- Your goal: Write out the material below again, unchanged.

- Dataset content:
• • • • • • •

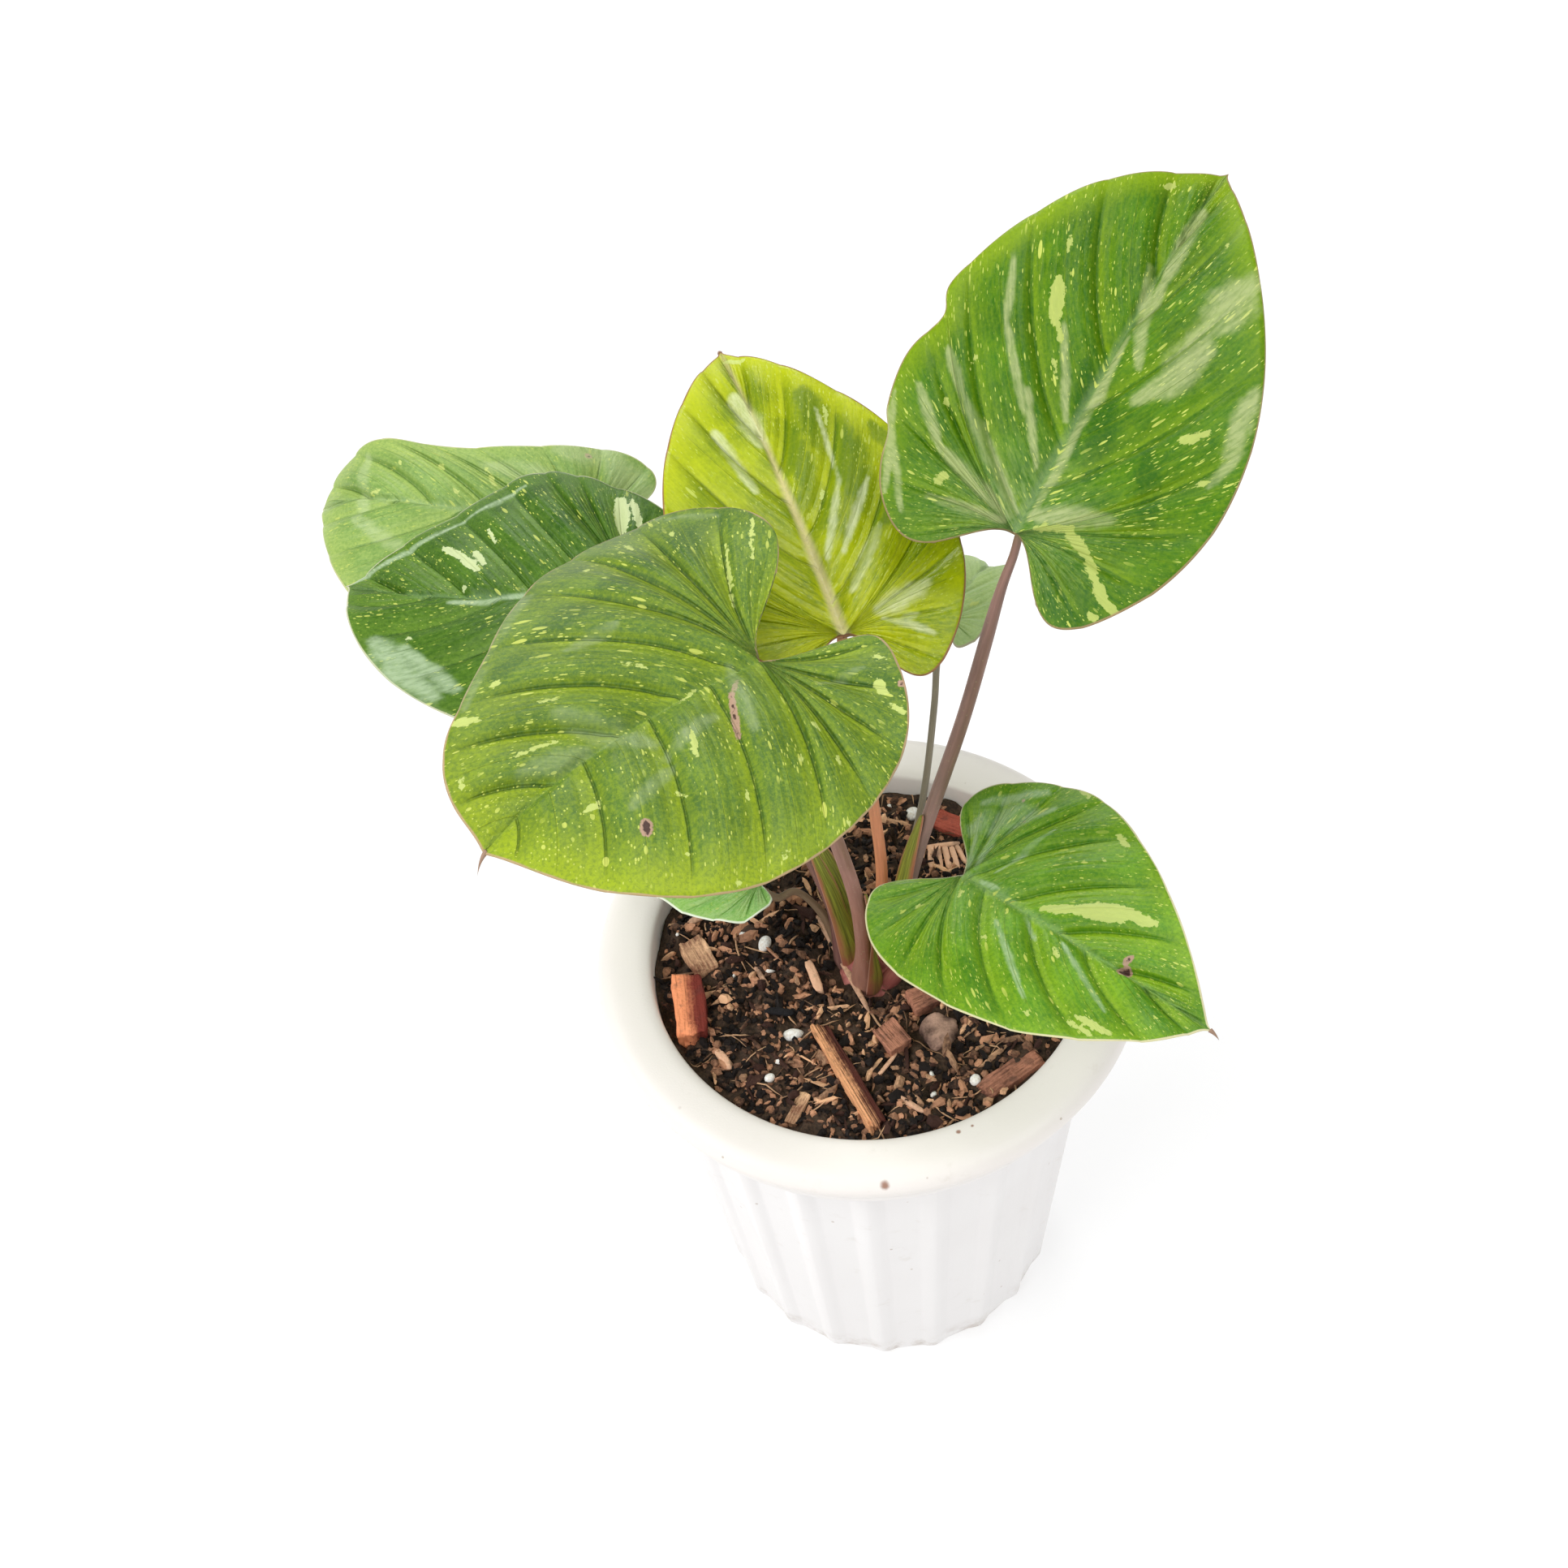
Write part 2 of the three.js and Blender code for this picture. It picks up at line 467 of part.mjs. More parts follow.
/** Centre, two cross directions and radius at each step up a stalk. */
function stalkSteps(leaf, steps) {
  const curve = stalkCurve(leaf);
  const frames = curve.computeFrenetFrames(steps, false);
  return Array.from({ length: steps + 1 }, (_, i) => ({
    point: curve.getPointAt(i / steps),
    tangent: frames.tangents[i],
    normal: frames.normals[i],
    binormal: frames.binormals[i],
    radius: THREE.MathUtils.lerp(leaf.stalkRadius[0], leaf.stalkRadius[1], i / steps),
  }));
}

/** A tapered spindle bent along the stalk's centre line. */
function stalkSolid(leaf, extra = 0) {
  const steps = STALK_STEPS;
  const rings = stalkSteps(leaf, steps);
  const profile = [new THREE.Vector2(0, 0)];
  rings.forEach((ring, i) => profile.push(new THREE.Vector2(ring.radius + extra, i)));
  profile.push(new THREE.Vector2(0, steps));
  const geometry = new THREE.LatheGeometry(profile, STALK_SIDES);
  const position = geometry.attributes.position;
  for (let i = 0; i < position.count; i += 1) {
    const step = Math.round(position.getY(i));
    const ring = rings[step];
    const reach = step === 0 ? -extra : 0;
    const point = ring.point.clone().addScaledVector(ring.tangent, step === steps ? extra : reach);
    point.addScaledVector(ring.normal, position.getX(i)).addScaledVector(ring.binormal, position.getZ(i));
    position.setXYZ(i, point.x, point.y, point.z);
  }
  return toSolid(geometry);
}

/** The sheath: a thin channel hugging the inner side of a stalk, narrowing to a free tip. */
function sheathSolid(leaf) {
  const { from, to, halfAngle } = leaf.sheath;
  const fine = stalkSteps(leaf, 200).filter((ring) => ring.point.z > from && ring.point.z < to);
  const middle = new THREE.Vector3(CROWN_AT[0], CROWN_AT[1], 0);
  const face = (across, down, layer, target) => {
    const ring = fine[Math.round((1 - down) * (fine.length - 1))];
    const inward = middle.clone().sub(ring.point).setZ(0);
    inward.addScaledVector(ring.tangent, -inward.dot(ring.tangent)).normalize();
    const sideways = new THREE.Vector3().crossVectors(ring.tangent, inward);
    const width = rad(halfAngle) * THREE.MathUtils.lerp(SHEATH_TIP, 1, Math.sqrt(down));
    const angle = (2 * across - 1) * width;
    const reach = ring.radius + SEAT_GAP + SHEATH_THICKNESS * (0.5 + 0.5 * layer);
    target.copy(ring.point).addScaledVector(inward, reach * Math.cos(angle));
    target.addScaledVector(sideways, reach * Math.sin(angle));
  };
  return closedSheet(face, SHEATH_COLUMNS, SHEATH_ROWS);
}

// Assembly

const part = new THREE.Group();
part.add(piece('pot', potSolid(), 0xece8df, 0.45));

const crownHole = crownSolid(SEAT_GAP);
let crown = crownSolid();
let soil = soilSolid().subtract(crownHole);

for (const [name, chip] of Object.entries(CHIPS)) {
  part.add(piece(name, chipSolid(chip), chip.color, 0.85));
  soil = soil.subtract(chipSolid(chip, SEAT_GAP));
}
for (const [name, stone] of Object.entries(STONES)) {
  part.add(piece(name, stoneSolid(stone), stone.color, 0.9));
  soil = soil.subtract(stoneSolid(stone, SEAT_GAP));
}

for (const [name, leaf] of Object.entries(LEAVES)) {
  const blade = bladeSolid(leaf);
  const stalk = largestBody(stalkSolid(leaf).subtract(bladeRoom(leaf)));
  const stalkRoom = stalkSolid(leaf, GAP);
  crown = crown.subtract(stalkRoom);
  soil = soil.subtract(stalkRoom);
  part.add(piece(`leaf_${name}_blade`, blade, leaf.green, 0.4));
  part.add(piece(`leaf_${name}_stalk`, stalk, leaf.stem, 0.5));
  if (leaf.sheath) {
    const sheath = largestBody(sheathSolid(leaf).subtract(crownHole));
    part.add(piece(`leaf_${name}_sheath`, sheath, SHEATH_COLOR, 0.5));
  }
}
part.add(piece('crown', largestBody(crown), 0x7c3a3f, 0.6));
part.add(piece('soil', largestBody(soil), 0x2e211b, 0.95));

export default part;
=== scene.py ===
# %% [markdown]
# # A potted variegated homalomena
#
# Heart-shaped, flecked blades stand on long reddish stalks, which all grow from one crown in
# a ribbed white pot. The lesson sets up the camera and the light, and then makes the pot, the
# soil, the blades, the stalks, the sheaths and the crown. Every shape is a formula on a grid of
# points, so each cell first says what the real piece is like and then how the formula draws it.

import bpy
import numpy as np
from mathutils import Matrix, Vector


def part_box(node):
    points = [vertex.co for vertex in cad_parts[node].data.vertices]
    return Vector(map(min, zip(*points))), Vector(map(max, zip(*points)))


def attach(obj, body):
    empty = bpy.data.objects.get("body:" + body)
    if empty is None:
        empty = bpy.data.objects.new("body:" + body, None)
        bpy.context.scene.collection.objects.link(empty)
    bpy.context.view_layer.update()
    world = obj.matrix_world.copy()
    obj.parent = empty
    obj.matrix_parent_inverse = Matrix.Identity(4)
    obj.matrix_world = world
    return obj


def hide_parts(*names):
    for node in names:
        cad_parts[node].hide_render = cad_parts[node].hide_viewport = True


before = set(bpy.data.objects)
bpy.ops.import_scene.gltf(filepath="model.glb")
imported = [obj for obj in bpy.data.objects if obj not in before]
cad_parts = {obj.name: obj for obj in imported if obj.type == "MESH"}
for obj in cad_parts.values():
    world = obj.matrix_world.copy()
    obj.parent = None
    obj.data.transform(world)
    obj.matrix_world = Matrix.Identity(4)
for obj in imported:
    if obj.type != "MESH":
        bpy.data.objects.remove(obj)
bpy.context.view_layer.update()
MM = 0.001

# %% [markdown]
# ## From arrays to meshes
#
# A surface is an array of points with two indices, rows and columns. `sheet_faces` gives the
# two triangles of each of its cells. Rows that meet in one point, as at a leaf's tip, make
# cells with no width, so `make_piece` joins points that lie on each other and drops triangles
# that have lost a side. The texture coordinates stay with the corners, so they survive that.
# A closed body whose volume comes out negative is inside out, and `outside_out` turns it.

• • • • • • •

- The solution:
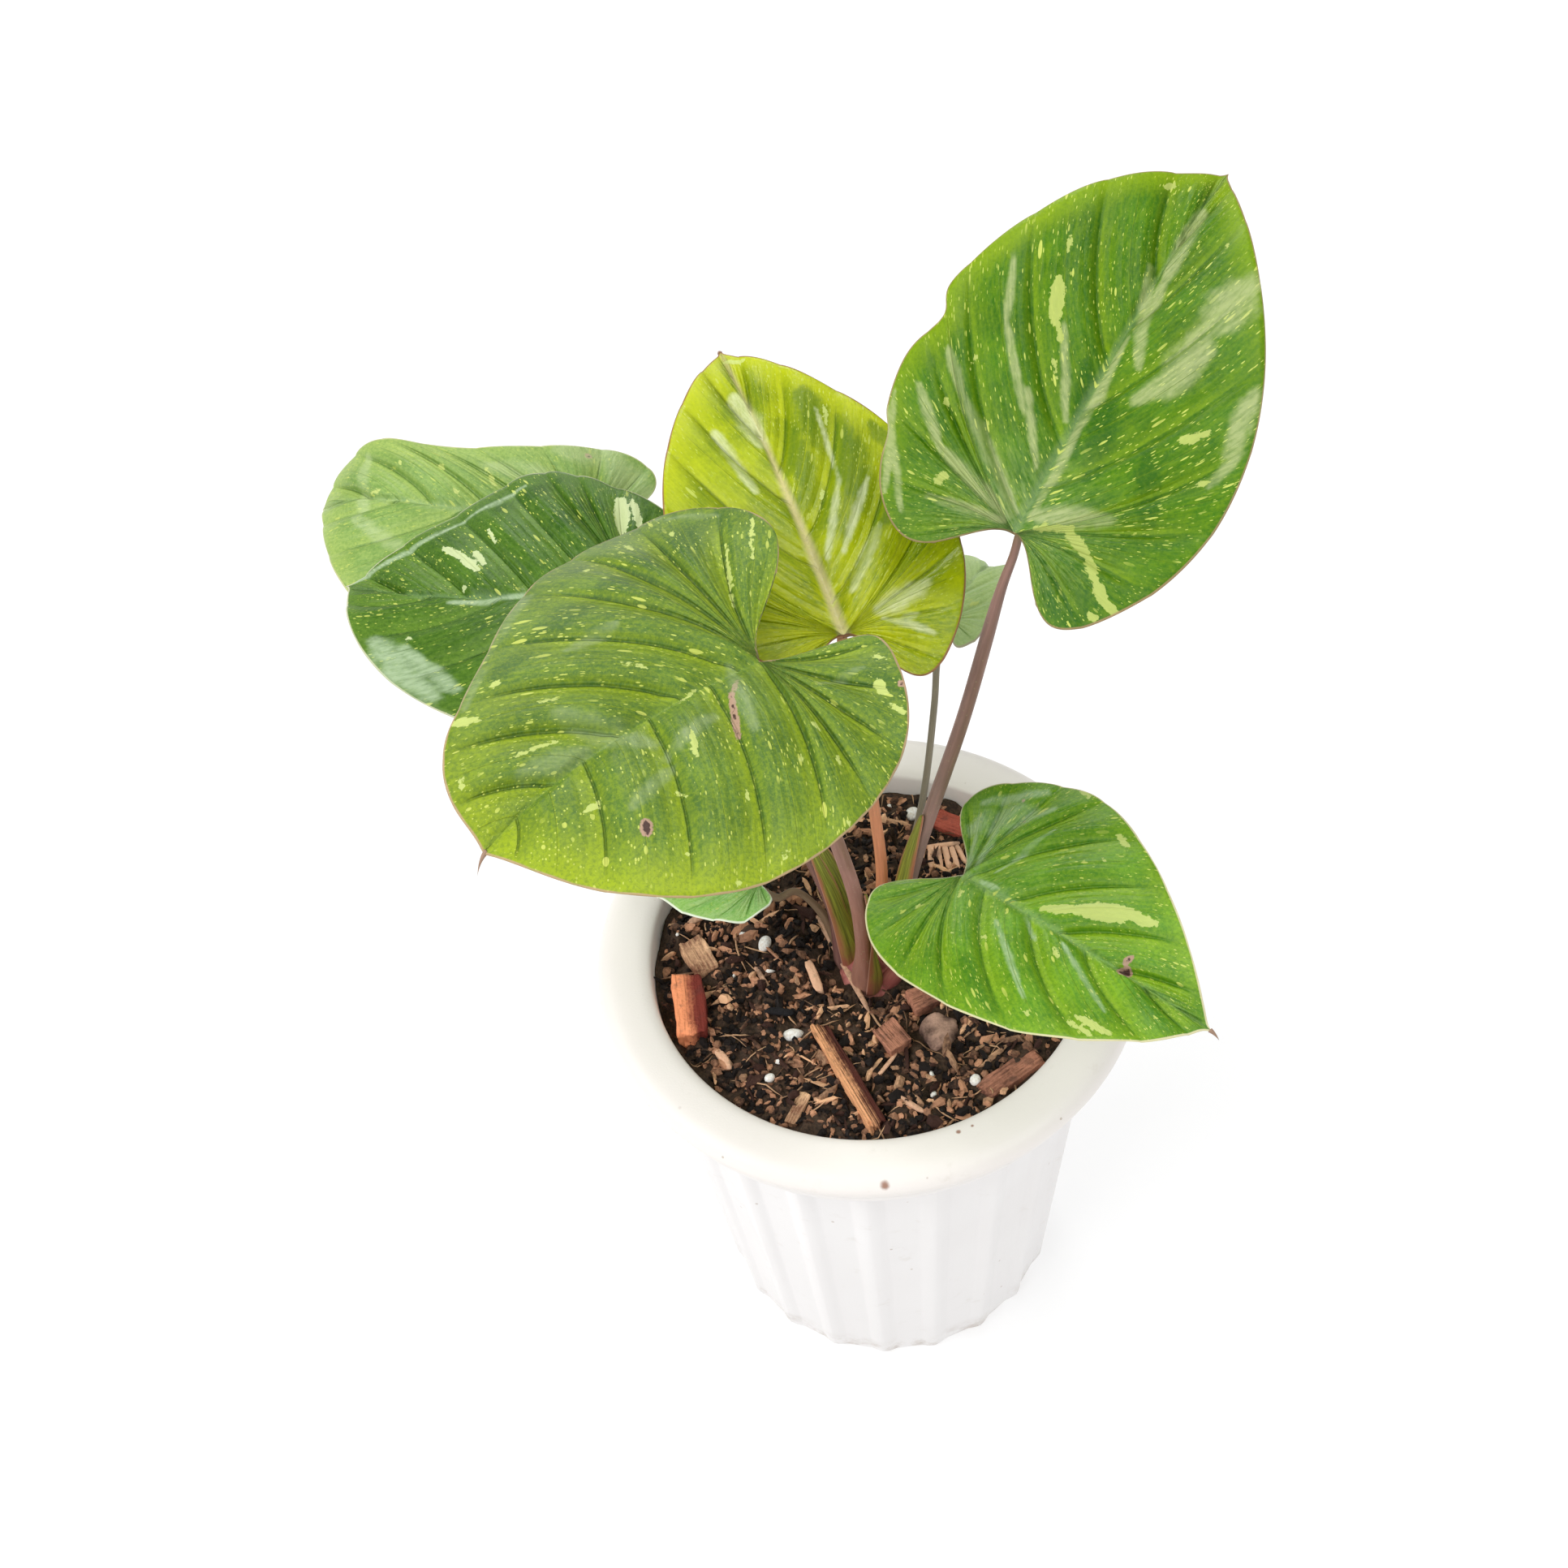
Write part 2 of the three.js and Blender code for this picture. It picks up at line 467 of part.mjs. More parts follow.
/** Centre, two cross directions and radius at each step up a stalk. */
function stalkSteps(leaf, steps) {
  const curve = stalkCurve(leaf);
  const frames = curve.computeFrenetFrames(steps, false);
  return Array.from({ length: steps + 1 }, (_, i) => ({
    point: curve.getPointAt(i / steps),
    tangent: frames.tangents[i],
    normal: frames.normals[i],
    binormal: frames.binormals[i],
    radius: THREE.MathUtils.lerp(leaf.stalkRadius[0], leaf.stalkRadius[1], i / steps),
  }));
}

/** A tapered spindle bent along the stalk's centre line. */
function stalkSolid(leaf, extra = 0) {
  const steps = STALK_STEPS;
  const rings = stalkSteps(leaf, steps);
  const profile = [new THREE.Vector2(0, 0)];
  rings.forEach((ring, i) => profile.push(new THREE.Vector2(ring.radius + extra, i)));
  profile.push(new THREE.Vector2(0, steps));
  const geometry = new THREE.LatheGeometry(profile, STALK_SIDES);
  const position = geometry.attributes.position;
  for (let i = 0; i < position.count; i += 1) {
    const step = Math.round(position.getY(i));
    const ring = rings[step];
    const reach = step === 0 ? -extra : 0;
    const point = ring.point.clone().addScaledVector(ring.tangent, step === steps ? extra : reach);
    point.addScaledVector(ring.normal, position.getX(i)).addScaledVector(ring.binormal, position.getZ(i));
    position.setXYZ(i, point.x, point.y, point.z);
  }
  return toSolid(geometry);
}

/** The sheath: a thin channel hugging the inner side of a stalk, narrowing to a free tip. */
function sheathSolid(leaf) {
  const { from, to, halfAngle } = leaf.sheath;
  const fine = stalkSteps(leaf, 200).filter((ring) => ring.point.z > from && ring.point.z < to);
  const middle = new THREE.Vector3(CROWN_AT[0], CROWN_AT[1], 0);
  const face = (across, down, layer, target) => {
    const ring = fine[Math.round((1 - down) * (fine.length - 1))];
    const inward = middle.clone().sub(ring.point).setZ(0);
    inward.addScaledVector(ring.tangent, -inward.dot(ring.tangent)).normalize();
    const sideways = new THREE.Vector3().crossVectors(ring.tangent, inward);
    const width = rad(halfAngle) * THREE.MathUtils.lerp(SHEATH_TIP, 1, Math.sqrt(down));
    const angle = (2 * across - 1) * width;
    const reach = ring.radius + SEAT_GAP + SHEATH_THICKNESS * (0.5 + 0.5 * layer);
    target.copy(ring.point).addScaledVector(inward, reach * Math.cos(angle));
    target.addScaledVector(sideways, reach * Math.sin(angle));
  };
  return closedSheet(face, SHEATH_COLUMNS, SHEATH_ROWS);
}

// Assembly

const part = new THREE.Group();
part.add(piece('pot', potSolid(), 0xece8df, 0.45));

const crownHole = crownSolid(SEAT_GAP);
let crown = crownSolid();
let soil = soilSolid().subtract(crownHole);

for (const [name, chip] of Object.entries(CHIPS)) {
  part.add(piece(name, chipSolid(chip), chip.color, 0.85));
  soil = soil.subtract(chipSolid(chip, SEAT_GAP));
}
for (const [name, stone] of Object.entries(STONES)) {
  part.add(piece(name, stoneSolid(stone), stone.color, 0.9));
  soil = soil.subtract(stoneSolid(stone, SEAT_GAP));
}

for (const [name, leaf] of Object.entries(LEAVES)) {
  const blade = bladeSolid(leaf);
  const stalk = largestBody(stalkSolid(leaf).subtract(bladeRoom(leaf)));
  const stalkRoom = stalkSolid(leaf, GAP);
  crown = crown.subtract(stalkRoom);
  soil = soil.subtract(stalkRoom);
  part.add(piece(`leaf_${name}_blade`, blade, leaf.green, 0.4));
  part.add(piece(`leaf_${name}_stalk`, stalk, leaf.stem, 0.5));
  if (leaf.sheath) {
    const sheath = largestBody(sheathSolid(leaf).subtract(crownHole));
    part.add(piece(`leaf_${name}_sheath`, sheath, SHEATH_COLOR, 0.5));
  }
}
part.add(piece('crown', largestBody(crown), 0x7c3a3f, 0.6));
part.add(piece('soil', largestBody(soil), 0x2e211b, 0.95));

export default part;
=== scene.py ===
# %% [markdown]
# # A potted variegated homalomena
#
# Heart-shaped, flecked blades stand on long reddish stalks, which all grow from one crown in
# a ribbed white pot. The lesson sets up the camera and the light, and then makes the pot, the
# soil, the blades, the stalks, the sheaths and the crown. Every shape is a formula on a grid of
# points, so each cell first says what the real piece is like and then how the formula draws it.

import bpy
import numpy as np
from mathutils import Matrix, Vector


def part_box(node):
    points = [vertex.co for vertex in cad_parts[node].data.vertices]
    return Vector(map(min, zip(*points))), Vector(map(max, zip(*points)))


def attach(obj, body):
    empty = bpy.data.objects.get("body:" + body)
    if empty is None:
        empty = bpy.data.objects.new("body:" + body, None)
        bpy.context.scene.collection.objects.link(empty)
    bpy.context.view_layer.update()
    world = obj.matrix_world.copy()
    obj.parent = empty
    obj.matrix_parent_inverse = Matrix.Identity(4)
    obj.matrix_world = world
    return obj


def hide_parts(*names):
    for node in names:
        cad_parts[node].hide_render = cad_parts[node].hide_viewport = True


before = set(bpy.data.objects)
bpy.ops.import_scene.gltf(filepath="model.glb")
imported = [obj for obj in bpy.data.objects if obj not in before]
cad_parts = {obj.name: obj for obj in imported if obj.type == "MESH"}
for obj in cad_parts.values():
    world = obj.matrix_world.copy()
    obj.parent = None
    obj.data.transform(world)
    obj.matrix_world = Matrix.Identity(4)
for obj in imported:
    if obj.type != "MESH":
        bpy.data.objects.remove(obj)
bpy.context.view_layer.update()
MM = 0.001

# %% [markdown]
# ## From arrays to meshes
#
# A surface is an array of points with two indices, rows and columns. `sheet_faces` gives the
# two triangles of each of its cells. Rows that meet in one point, as at a leaf's tip, make
# cells with no width, so `make_piece` joins points that lie on each other and drops triangles
# that have lost a side. The texture coordinates stay with the corners, so they survive that.
# A closed body whose volume comes out negative is inside out, and `outside_out` turns it.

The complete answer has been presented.